Amelia Bedelia and Managerial Power

13 May

Just to clarify,  I am not breaking my rule about sensationalistic blog post titles, there’s a good connection here.

In a communications class for managers I facilitated yesterday we had a great discussion about how your communication changes when you go from being an individual contributor to becoming a manager. Whether you like it or not your communication is more authoritative when your a manager.

Case in point:

As Bill returned to his office, he overheard Judy, the accounting department assistant, comment to a supplier on the telephone.

“Yes Mr. Goodwin,” Judy said, “Lucy will definitely call you early next week.  I know how important that financial report is to you.”

“What’s going on?” interrupted Bill.  “Where is Lucy?  I gave her last Monday off, not the entire week!”

“That’s strange,” replied Judy.  “Lucy told me you gave her the week off.  And because of your suggestion, she was going to Jamaica with her boyfriend.”

“You’ve got to be kidding,” said Bill, annoyed.  “Last week she asked for Monday off.  I felt she had taken enough vacation time in the last few months and sarcastically told her ‘Why not take the entire week off and go to Jamaica with your boyfriend.’”

“Well, Bill, I guess she took your advice literally and did just that,” said Judy, laughing.

When you are a manager, your direct reports and others take what you say much more literally. As we were discussing this yesterday the Amelia Bedelia books by Peggy Parish came to mind. (Peggy died in 1988, but my kids still love her books today. I actually just ordered a bunch after my 7 year old read the original book and loved it). If you remember the character, Amelia Bedelia takes instructions literally, extremely literally. Dress the chicken, draw the drapes, steal home etc. My kids get a crack out of seeing how Amelia will misinterpret all of the instructions and come up with her own interpretation.
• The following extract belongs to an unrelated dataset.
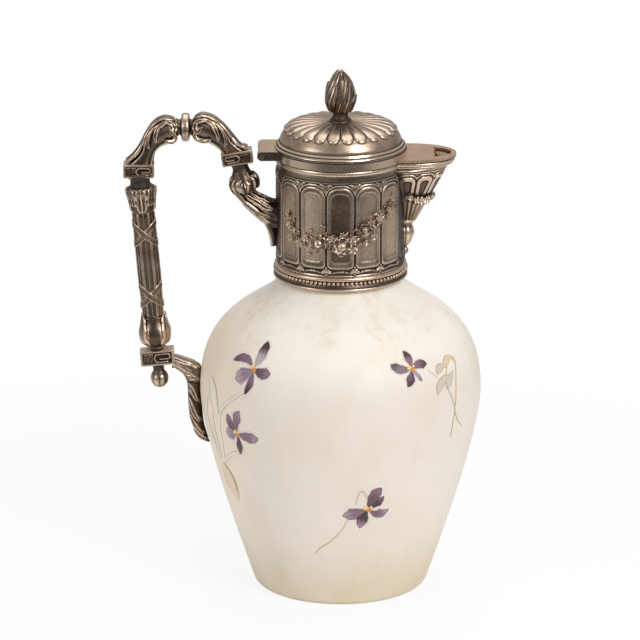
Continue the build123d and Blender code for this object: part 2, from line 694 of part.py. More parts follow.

This is ok in a kids book, not at work. Managers need to recognize that what they say now carries weight and is taken literally. If you make a flippant, sarcastic comment like “forget about it” the odds are now greater that it will actually be forgotten. You can’t expect to then follow up the next week and say “what are we doing about ABC?”

As Uncle Ben told Peter Parker, “With great power comes great responsibility”.